For the 2012/13 crop season, 17 towns were evaluated, of which 13 formed 9 mega-environments (Figure 6b). The town of Ponta Porã (PP), in Mato Grosso do Sul, presented a significant coincidence with the towns of Bela Vista do Paraíso (BV) and Santa Terezinha de Itaipu (STP) and Toledo (TL), demonstrating that the environmental influence of this town on the evaluated genotypes is similar to the other cited towns. The same happens to the towns of Cafelândia, Toledo, Marechal Candido Rondon and Naviraí, which also present a significant coincidence with other towns belonging to other mega-environments.
The other towns, Sidrolândia (SI), Ubiratã (UB), Mamborê (MAB) and Francisco Alves (FA), in the state of Paraná, did not combine in one mega-environment, which indicates a possible divergence of environmental influence on the genotypes between them and the other towns belonging to the mega-environments formed for this crop season.

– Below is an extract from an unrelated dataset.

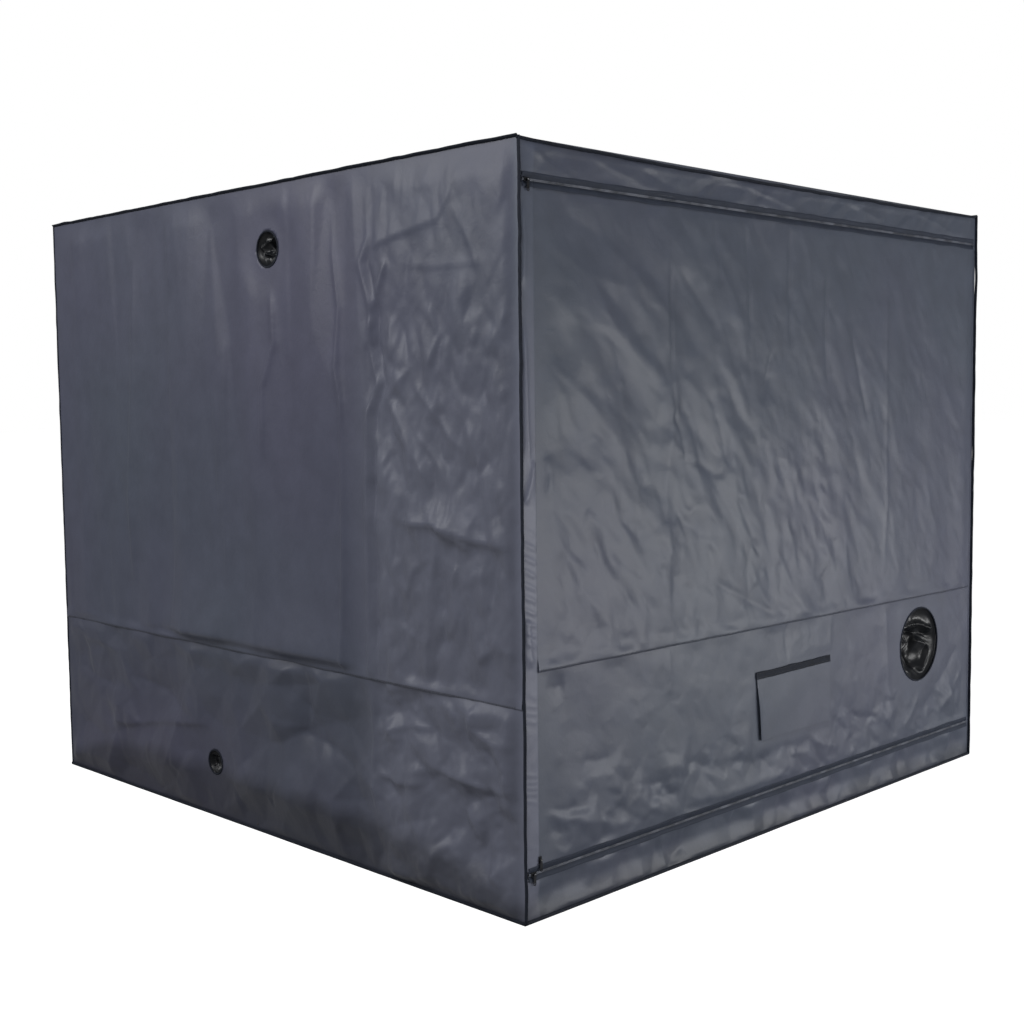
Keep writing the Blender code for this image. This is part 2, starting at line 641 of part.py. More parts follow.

In the 2013/14 crop season, VCU trials were implanted in 18 towns, of which seven were grouped into three mega-environments (Figure 6c). It is noticed that, like in the previous crop season (2012/13), the towns of Dourados, Maracaju and Naviraí remain allocated in the same mega-environment. When evaluating the grouping obtained for the 2015/16 crop season, it was verified that of the 16 towns evaluated, eight formed six mega-environments (Figure 6d).
By means of the analyses carried out, it was possible to identify some stratification standards throughout the crop seasons. The towns of Naviraí (NV) and Maracaju (MCJ) remained in the same mega-environment in all the evaluated crop seasons. As for the towns of Bela Vista do Paraíso (BV), Toledo (TL) and Rolândia (RL), they appear far from the others, not remaining in any group in the crop seasons of 2011/12, 2013/14 and 2015/16.